If somebody hasn’t opened your email at all, you probably just want to kick them out of your database because they cost you money. The other thing is that you’re going to higher open rates, more responses and call to actions, people will actually do what they say they’re going to do. It’s going to reduce your spam and costs along the way too, which is important. “Keep It Simple, Silly,” the KISS method. One email into database per week. That’s going to take you about an hour of time putting together. A little bit longer the first time but trust me, when you figure out, “What am I going to write about this week?” That’s it. One email to asset managers. That can take you an hour per week to pre-write that. One five-minute video can take most of your 30 minutes and having to redo it five or six times. You didn’t learn how to ride a bike the first take. Don’t be so hard on yourself.

I still screw up a lot of times on video all the time. I was sending a text message to somebody who had opted into something with a video and I had to take it three times because I screwed up on it, online marketing or reposting. What I mean by that is sharing it to your Facebook, your LinkedIn or what you’re writing. That’s 30 minutes of sharing or less. Going to one meetup per week is roughly three hours of time. If you’re going to copy-paste to 200 different connections of their special asset managers, secondary marketing professionals or real estate note investors, that will take you roughly four hours. If you add that up, that comes a total of ten hours per week and that’s the lifeblood of your business. That’s where everybody should start. That’s the basic marketing, basically lifeblood and simple things to start getting the word out. It’s going to take some time. There’s some ramp-up time. You’re not going to be a ninja overnight. You don’t become an iron chef on your first macaroni and cheese dinner.

That’s what I would recommend for you to note hustlers out there that are on the part-time basis. Some of the guys that are full-time, sometimes we get away from things. We get so bogged down into diving into assets. You’ve got to make sure that you reserve a time to get the nuts and bolts done. If you don’t focus on the nuts and bolts, eventually they’re going to become weakened your business going to fall apart because you didn’t focus on the small issues. Better yet, you do this a couple of times and you set this up for your assistant to do a lot of this stuff.

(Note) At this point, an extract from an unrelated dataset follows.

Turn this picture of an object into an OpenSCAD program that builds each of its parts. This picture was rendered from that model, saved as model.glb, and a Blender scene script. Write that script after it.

It’s not that hard to do.

We have a comment, “I’ve had a lot of people reach out to me to either invest or sell. After about six months of emails and videos, it takes a little bit of lead time.” It does. Six months is a very common thing. We get that all the time. People are like, “I’ve been following you for six months.” I’m the note hustler. It’s not difficult. It’s not meant to be overwhelming, but it’s ten hours. For some of you, it’s going to take fifteen hours or ten hours of work the first time because you got to figure it out. That’s going to get better and better. If you make it a game and focused on those easy numbers in a checklist, you’ve done it.

If you’re not subscribed to my YouTube channel, please go subscribe there. Also, if you’ve not left a review on iTunes for the podcast, I would love it. It’s my call to you. Please take the time, go to iTunes and leave a review if you enjoy what we talk about. The thing that you’ve got to realize is this works on any type of real estate you’re doing. Residential, commercial, realtor, mortgage broker, title. If you do these things and you are tweaking it for whatever your little niche is, it’s going to work for you. It’s going to help you drive some great stuff up there as well. Hopefully, that’s helpful for you. Go out and make something happen. Please do something.

I don’t do these for my own health. I do these to help you accomplish things because I know you’re capable of doing some things and doing bigger things. Sometimes you want to stretch and do bigger things. Stand up and stretch. We can all do a little bit more. I can do more. There are things I can do to help my business get a little bit better. I encourage you to do that. I look back and this is the lifeblood of what we do. It becomes second nature. I’ve got to get an email out. I’ve got to get something out. I get marketing out for Monday night. I’ve got to do it. I’m focusing on stuff like, “What are you doing on LinkedIn?” I’m just killing some time here, waiting on a woman. Go out, make something happen and we’ll see off the top.